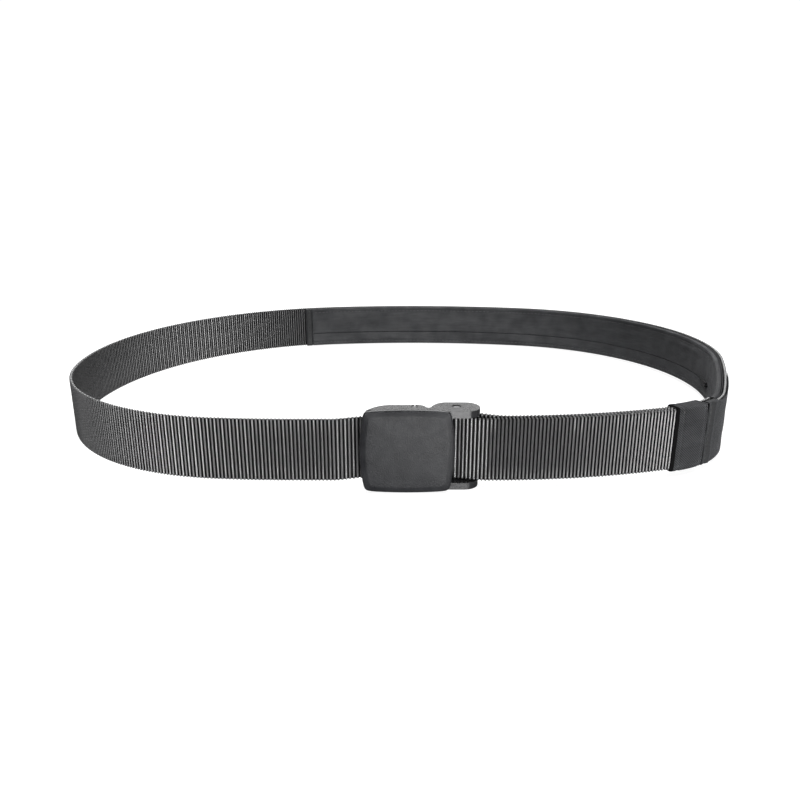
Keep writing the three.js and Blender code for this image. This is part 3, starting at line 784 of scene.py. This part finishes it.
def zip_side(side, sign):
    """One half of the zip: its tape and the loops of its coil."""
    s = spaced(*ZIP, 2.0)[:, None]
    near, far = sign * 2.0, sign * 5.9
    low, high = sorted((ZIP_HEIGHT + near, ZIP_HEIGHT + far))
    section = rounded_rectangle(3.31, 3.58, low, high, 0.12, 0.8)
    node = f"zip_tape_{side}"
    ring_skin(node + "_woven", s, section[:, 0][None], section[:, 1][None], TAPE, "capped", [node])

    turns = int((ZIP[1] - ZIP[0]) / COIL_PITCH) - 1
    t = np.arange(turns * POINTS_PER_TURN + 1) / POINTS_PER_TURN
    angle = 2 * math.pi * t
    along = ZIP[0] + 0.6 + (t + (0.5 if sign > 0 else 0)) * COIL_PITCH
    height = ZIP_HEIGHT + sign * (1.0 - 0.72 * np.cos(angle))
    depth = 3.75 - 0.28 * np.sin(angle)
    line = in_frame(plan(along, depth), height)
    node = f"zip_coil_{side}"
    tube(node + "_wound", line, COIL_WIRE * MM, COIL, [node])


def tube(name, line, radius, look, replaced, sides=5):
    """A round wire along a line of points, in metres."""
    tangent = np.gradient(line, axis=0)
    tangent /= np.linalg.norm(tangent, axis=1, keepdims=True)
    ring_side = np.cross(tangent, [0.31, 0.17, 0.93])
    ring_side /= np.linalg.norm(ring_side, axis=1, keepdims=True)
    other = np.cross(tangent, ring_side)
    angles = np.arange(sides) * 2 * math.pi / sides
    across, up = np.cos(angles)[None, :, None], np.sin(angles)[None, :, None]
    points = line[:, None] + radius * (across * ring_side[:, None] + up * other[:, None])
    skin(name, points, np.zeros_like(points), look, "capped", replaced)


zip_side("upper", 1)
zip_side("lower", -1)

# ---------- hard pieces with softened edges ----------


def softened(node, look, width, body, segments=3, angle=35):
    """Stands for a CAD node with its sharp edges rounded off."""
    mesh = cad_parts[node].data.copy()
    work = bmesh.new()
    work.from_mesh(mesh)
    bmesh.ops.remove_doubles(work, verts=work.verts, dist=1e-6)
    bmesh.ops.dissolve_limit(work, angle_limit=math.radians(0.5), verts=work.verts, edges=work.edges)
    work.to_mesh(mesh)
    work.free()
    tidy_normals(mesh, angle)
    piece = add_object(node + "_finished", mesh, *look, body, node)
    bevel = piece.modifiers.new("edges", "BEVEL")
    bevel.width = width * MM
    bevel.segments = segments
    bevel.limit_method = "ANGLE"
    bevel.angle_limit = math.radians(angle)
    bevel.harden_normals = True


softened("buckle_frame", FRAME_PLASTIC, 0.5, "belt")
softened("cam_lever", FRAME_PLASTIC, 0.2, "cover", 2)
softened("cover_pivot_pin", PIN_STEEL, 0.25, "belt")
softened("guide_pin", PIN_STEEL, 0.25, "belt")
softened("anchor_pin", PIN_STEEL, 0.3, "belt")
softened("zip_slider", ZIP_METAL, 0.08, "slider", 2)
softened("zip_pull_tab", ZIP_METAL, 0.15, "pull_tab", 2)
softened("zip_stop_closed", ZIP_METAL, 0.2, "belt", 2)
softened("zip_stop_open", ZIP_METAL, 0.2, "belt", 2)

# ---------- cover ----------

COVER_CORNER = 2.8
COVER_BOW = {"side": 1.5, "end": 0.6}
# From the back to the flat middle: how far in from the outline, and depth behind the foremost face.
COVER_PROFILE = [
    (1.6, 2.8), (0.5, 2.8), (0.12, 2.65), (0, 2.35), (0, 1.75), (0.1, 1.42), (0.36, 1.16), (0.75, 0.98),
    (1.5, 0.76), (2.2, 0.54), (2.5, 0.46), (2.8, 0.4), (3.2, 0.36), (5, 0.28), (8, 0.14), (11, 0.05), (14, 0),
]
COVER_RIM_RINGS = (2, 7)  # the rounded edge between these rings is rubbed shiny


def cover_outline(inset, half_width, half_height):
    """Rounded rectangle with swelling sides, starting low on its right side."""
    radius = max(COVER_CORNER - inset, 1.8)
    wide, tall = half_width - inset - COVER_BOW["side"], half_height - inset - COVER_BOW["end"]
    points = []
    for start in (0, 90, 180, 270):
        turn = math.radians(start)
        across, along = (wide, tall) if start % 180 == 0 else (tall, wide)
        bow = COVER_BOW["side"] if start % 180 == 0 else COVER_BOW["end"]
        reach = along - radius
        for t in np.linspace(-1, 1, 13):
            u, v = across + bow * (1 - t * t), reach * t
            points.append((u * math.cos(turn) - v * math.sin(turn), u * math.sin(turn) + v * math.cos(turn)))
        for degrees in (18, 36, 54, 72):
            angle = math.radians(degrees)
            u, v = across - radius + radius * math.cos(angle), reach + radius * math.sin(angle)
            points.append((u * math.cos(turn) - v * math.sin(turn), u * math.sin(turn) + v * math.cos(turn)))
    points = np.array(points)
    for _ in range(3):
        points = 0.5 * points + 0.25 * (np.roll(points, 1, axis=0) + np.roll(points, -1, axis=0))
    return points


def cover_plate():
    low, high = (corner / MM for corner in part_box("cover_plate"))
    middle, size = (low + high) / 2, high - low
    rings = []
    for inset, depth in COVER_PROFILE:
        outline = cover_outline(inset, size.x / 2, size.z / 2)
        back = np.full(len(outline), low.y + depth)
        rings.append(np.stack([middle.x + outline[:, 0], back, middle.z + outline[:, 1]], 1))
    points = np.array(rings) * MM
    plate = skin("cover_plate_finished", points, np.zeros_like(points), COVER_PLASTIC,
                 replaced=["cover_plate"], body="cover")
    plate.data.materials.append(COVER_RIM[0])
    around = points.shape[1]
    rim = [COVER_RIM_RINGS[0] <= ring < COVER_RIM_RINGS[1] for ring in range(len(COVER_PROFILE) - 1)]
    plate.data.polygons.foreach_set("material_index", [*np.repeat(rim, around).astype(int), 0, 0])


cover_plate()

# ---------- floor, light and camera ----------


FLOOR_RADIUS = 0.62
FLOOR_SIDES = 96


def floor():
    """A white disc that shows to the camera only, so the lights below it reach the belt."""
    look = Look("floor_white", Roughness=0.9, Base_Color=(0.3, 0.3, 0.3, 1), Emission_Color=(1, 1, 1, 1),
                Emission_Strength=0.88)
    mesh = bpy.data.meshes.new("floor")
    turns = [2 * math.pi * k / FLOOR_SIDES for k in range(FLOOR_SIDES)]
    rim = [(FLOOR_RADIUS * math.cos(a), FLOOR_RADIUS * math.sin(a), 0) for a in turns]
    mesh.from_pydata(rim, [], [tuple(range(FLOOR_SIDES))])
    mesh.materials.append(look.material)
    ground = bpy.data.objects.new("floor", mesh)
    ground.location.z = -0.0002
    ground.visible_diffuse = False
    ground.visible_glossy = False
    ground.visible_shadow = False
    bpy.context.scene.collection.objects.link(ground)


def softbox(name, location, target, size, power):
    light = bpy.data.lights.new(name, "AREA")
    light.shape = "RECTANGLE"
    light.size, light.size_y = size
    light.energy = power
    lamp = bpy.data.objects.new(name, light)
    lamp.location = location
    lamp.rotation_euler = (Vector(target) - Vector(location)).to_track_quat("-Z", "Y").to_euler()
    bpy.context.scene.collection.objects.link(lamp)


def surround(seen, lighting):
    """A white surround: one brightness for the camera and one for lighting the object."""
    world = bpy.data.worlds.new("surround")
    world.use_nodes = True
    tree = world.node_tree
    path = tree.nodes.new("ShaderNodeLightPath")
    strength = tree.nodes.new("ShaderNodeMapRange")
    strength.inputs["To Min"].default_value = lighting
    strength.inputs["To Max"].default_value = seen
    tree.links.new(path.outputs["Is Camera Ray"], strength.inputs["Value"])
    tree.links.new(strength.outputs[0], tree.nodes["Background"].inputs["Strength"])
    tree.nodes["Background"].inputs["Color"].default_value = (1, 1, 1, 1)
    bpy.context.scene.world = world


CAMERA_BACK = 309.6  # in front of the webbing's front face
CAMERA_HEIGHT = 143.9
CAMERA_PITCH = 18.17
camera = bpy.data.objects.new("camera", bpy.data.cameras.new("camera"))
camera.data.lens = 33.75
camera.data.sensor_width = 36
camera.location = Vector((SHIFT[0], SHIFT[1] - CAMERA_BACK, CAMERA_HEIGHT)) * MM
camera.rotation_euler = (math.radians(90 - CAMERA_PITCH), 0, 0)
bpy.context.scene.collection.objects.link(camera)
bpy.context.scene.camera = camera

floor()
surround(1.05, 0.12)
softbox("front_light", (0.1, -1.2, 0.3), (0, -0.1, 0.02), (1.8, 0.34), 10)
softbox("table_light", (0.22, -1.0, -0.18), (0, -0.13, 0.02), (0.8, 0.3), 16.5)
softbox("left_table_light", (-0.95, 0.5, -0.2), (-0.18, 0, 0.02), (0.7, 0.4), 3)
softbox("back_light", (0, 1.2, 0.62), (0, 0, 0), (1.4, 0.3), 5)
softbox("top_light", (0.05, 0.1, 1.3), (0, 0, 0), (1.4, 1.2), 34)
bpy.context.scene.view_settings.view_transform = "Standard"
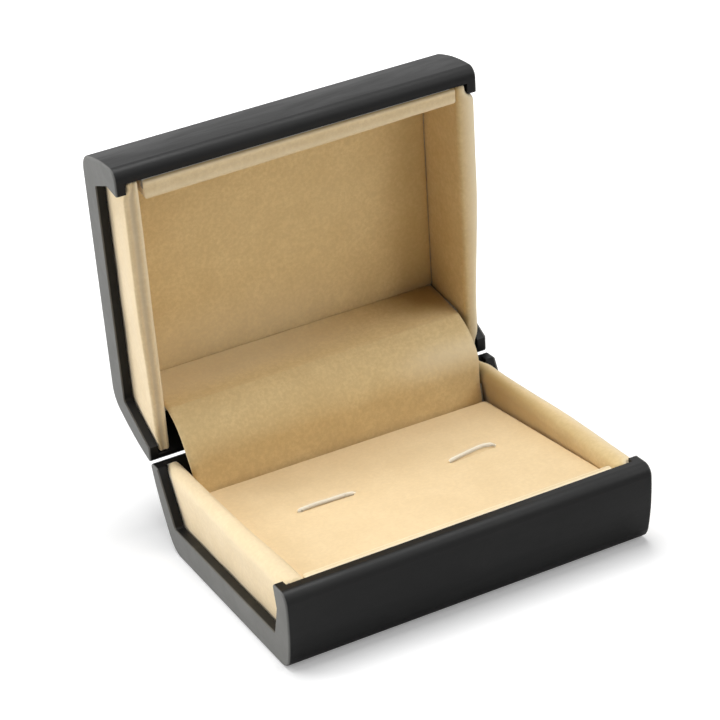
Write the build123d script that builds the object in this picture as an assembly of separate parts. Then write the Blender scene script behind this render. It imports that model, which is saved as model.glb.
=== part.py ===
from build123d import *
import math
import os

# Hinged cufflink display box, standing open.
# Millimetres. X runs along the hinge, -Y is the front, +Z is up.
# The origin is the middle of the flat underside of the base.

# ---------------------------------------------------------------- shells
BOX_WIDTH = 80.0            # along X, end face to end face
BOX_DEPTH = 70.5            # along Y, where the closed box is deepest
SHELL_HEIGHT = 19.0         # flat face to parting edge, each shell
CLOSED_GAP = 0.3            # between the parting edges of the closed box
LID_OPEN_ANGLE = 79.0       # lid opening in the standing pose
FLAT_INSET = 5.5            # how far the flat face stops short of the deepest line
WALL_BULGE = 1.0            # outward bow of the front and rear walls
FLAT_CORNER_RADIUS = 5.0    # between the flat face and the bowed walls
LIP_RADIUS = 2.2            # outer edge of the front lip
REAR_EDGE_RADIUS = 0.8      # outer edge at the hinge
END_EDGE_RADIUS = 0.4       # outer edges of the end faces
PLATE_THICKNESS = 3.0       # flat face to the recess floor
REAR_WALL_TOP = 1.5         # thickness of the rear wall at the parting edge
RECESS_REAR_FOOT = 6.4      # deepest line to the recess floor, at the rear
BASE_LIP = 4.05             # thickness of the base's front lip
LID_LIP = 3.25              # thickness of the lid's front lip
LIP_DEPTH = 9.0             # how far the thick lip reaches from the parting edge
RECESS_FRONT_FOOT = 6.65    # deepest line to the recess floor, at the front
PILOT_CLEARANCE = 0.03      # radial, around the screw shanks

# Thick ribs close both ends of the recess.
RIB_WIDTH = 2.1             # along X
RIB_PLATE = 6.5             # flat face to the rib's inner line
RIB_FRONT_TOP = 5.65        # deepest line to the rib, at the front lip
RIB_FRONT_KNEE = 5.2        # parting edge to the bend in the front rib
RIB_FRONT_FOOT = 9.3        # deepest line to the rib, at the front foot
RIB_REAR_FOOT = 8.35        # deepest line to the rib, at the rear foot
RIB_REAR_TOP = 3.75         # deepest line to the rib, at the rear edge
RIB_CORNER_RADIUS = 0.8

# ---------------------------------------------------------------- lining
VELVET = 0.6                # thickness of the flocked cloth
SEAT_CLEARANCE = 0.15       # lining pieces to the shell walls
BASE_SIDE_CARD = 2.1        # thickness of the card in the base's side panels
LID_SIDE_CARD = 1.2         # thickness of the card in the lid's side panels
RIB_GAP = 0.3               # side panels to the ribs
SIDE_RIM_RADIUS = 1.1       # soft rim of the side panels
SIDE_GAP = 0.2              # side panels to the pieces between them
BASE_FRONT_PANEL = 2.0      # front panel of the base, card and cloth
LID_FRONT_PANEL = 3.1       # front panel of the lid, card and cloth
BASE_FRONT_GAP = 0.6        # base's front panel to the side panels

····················

Begin with the first line of the records and reproduce each line as is, ending with the line that holds "CAD node with".

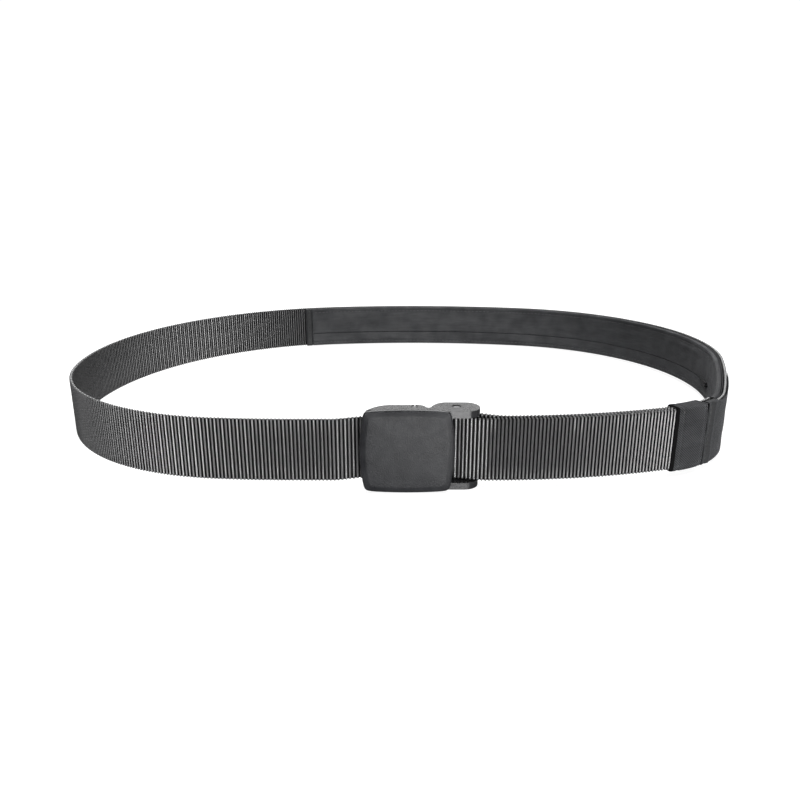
Keep writing the three.js and Blender code for this image. This is part 3, starting at line 784 of scene.py. This part finishes it.
def zip_side(side, sign):
    """One half of the zip: its tape and the loops of its coil."""
    s = spaced(*ZIP, 2.0)[:, None]
    near, far = sign * 2.0, sign * 5.9
    low, high = sorted((ZIP_HEIGHT + near, ZIP_HEIGHT + far))
    section = rounded_rectangle(3.31, 3.58, low, high, 0.12, 0.8)
    node = f"zip_tape_{side}"
    ring_skin(node + "_woven", s, section[:, 0][None], section[:, 1][None], TAPE, "capped", [node])

    turns = int((ZIP[1] - ZIP[0]) / COIL_PITCH) - 1
    t = np.arange(turns * POINTS_PER_TURN + 1) / POINTS_PER_TURN
    angle = 2 * math.pi * t
    along = ZIP[0] + 0.6 + (t + (0.5 if sign > 0 else 0)) * COIL_PITCH
    height = ZIP_HEIGHT + sign * (1.0 - 0.72 * np.cos(angle))
    depth = 3.75 - 0.28 * np.sin(angle)
    line = in_frame(plan(along, depth), height)
    node = f"zip_coil_{side}"
    tube(node + "_wound", line, COIL_WIRE * MM, COIL, [node])


def tube(name, line, radius, look, replaced, sides=5):
    """A round wire along a line of points, in metres."""
    tangent = np.gradient(line, axis=0)
    tangent /= np.linalg.norm(tangent, axis=1, keepdims=True)
    ring_side = np.cross(tangent, [0.31, 0.17, 0.93])
    ring_side /= np.linalg.norm(ring_side, axis=1, keepdims=True)
    other = np.cross(tangent, ring_side)
    angles = np.arange(sides) * 2 * math.pi / sides
    across, up = np.cos(angles)[None, :, None], np.sin(angles)[None, :, None]
    points = line[:, None] + radius * (across * ring_side[:, None] + up * other[:, None])
    skin(name, points, np.zeros_like(points), look, "capped", replaced)


zip_side("upper", 1)
zip_side("lower", -1)

# ---------- hard pieces with softened edges ----------


def softened(node, look, width, body, segments=3, angle=35):
    """Stands for a CAD node with its sharp edges rounded off."""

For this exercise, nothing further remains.